On Friday, April 26, 2002, at 11:39  PM, [EMAIL PROTECTED] wrote:

>
> I'm not sure what you mean when you say that you paid for a 40bit
> certificate. Do you mean an SGC cert?
>

No. We purchased through a local Verisign distributor which sells Global 
(128-bit SSL) and Secure (40-bit SSL) certificates. This was a renewal 
of an expired certificate which is definately 40-bit. Being in Australia 
it was not possible 2 years ago to get a 128 bit certificate for a web 
site, so we had to go for 40-bit certificates. I think in the US at the 
time they referred to the difference as 'domestic' vs 'international'. 
domestic was 128-bit and international was 40-bit.

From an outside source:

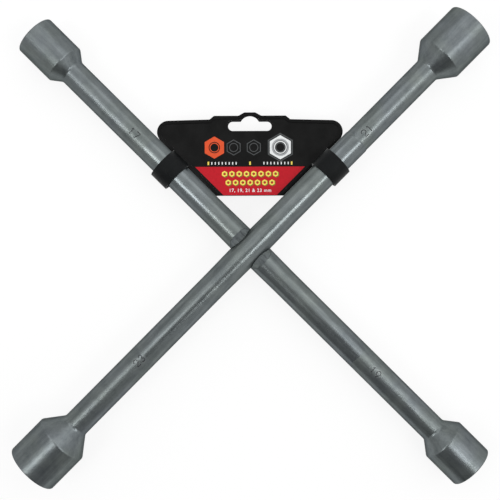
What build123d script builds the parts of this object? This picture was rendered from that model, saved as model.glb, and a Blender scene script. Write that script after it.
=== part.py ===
from build123d import *
import math
import os

# Four-way lug wrench with its retail hanger, in millimetres.
# The rear bar lies along X and the front bar along Y. +Z is the front side.
# The origin is on the resting plane, below the middle of the overall box.

# Bars: round stock, pressed flat where they cross.
bar_diameter = 15.5
press_depth = 3.75
press_length = 18.0
press_slope = 14.0
press_root_radius = 0.9
press_edge_radius = 0.5
swell_width = 0.25
swell_run = 19.0

# Sockets: each a forging with its own shank, butt-welded to a bar.
forging_length = 92.0
butt_weld_thickness = 1.0
cone_angle = 36.9
neck_radius = 3.0
shoulder_radius = 1.4
rim_radius = 0.7
hex_clearance = 0.25
hex_depth = 17.0
mouth_margin = 0.4
mouth_angle = 45.0
stud_depth = 8.0
drill_point_angle = 118.0

# One row per arm. reach runs from the crossing to the socket's mouth,
# turn is the arm's direction about Z, and side is +1 on the front bar.
ARMS = {
    "17mm": dict(
        hex_size=17.0,
        reach=175.5,
        body_diameter=25.0,
        body_length=24.2,
        shank_step=0.0,
        stud_bore=13.5,
        stamp_reach=93.4,
        turn=180,
        side=-1,
    ),
    "19mm": dict(
        hex_size=19.0,
        reach=179.5,
        body_diameter=27.5,
        body_length=22.4,
        shank_step=0.0,
        stud_bore=14.5,
        stamp_reach=100.3,
        turn=0,
        side=-1,
    ),
    "21mm": dict(
        hex_size=21.0,
        reach=178.5,
        body_diameter=29.5,
        body_length=25.8,
        shank_step=0.5,
        stud_bore=15.5,
        stamp_reach=93.0,
        turn=90,
        side=1,
    ),
    "23mm": dict(
        hex_size=23.0,
        reach=176.5,
        body_diameter=32.0,
        body_length=23.9,
        shank_step=0.0,
        stud_bore=17.0,
        stamp_reach=88.8,
        turn=270,
        side=1,
    ),
}

# Size stamps: two digits cut into each shank.
digit_height = 4.0
digit_width = 2.5
digit_gap = 1.3
stroke_width = 0.7
stamp_depth = 0.45

# Weld beads: each fills the groove beside the crossing bar and follows the
# round of its own bar. Its crown falls away from the crossing bar to a toe.
bead_crown_lift = 8.6
bead_middle_reach = 9.3
bead_middle_lift = 8.3
bead_toe_reach = 11.2
bead_toe_lift = 7.5
bead_sweep = 116.0

# Hanger plate: a moulded trapezium between two arms, with a raised rim that
# is open at the foot. It lies a little lower than halfway between the bars'
# axes. Its slanted edges reach the bars' widest lines, over one bar and under
# the other, and clear both.
plate_thickness = 1.0
plate_drop = 2.0
plate_bottom = 30.4
plate_height = 44.0
plate_corner_radius = 6.6
plate_foot_radius = 1.0
plate_top_fall = 1.0
header_rise = 2.1
header_half_width = 20.7
header_slope = 2.5
hump_rise = 1.9
hump_half_width = 3.1
hump_slope = 3.5
hump_radius = 1.5
rim_width = 2.0
rim_height = 0.3

# Hanging slot.
slot_width = 25.1
slot_height = 5.3
slot_drop = 4.0
slot_arch_radius = 5.85

# Printed label inside the rim.
label_thickness = 0.15
label_margin = 0.2
label_slot_margin = 0.8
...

The reason I am chasing this up is that on a deployed site, we are 
getting data encryption errors being reported to users since putting the 
renewed certificate in place. It happens quite infrequently, and may 
only affect a few browsers, but I needed to determine whether it is 
standard or acceptable behaviour for browsers and servers to upgrade a 
connection in this way and whether there are any gotchas for any 
platforms or browsers. Secondly, if 40 bit certificates can allow 
connections at 128 bit when the browser supports it, why buy a 128 bit 
certificate which is twice as expensive?

Thanks to Srikanth, David and John for the replies.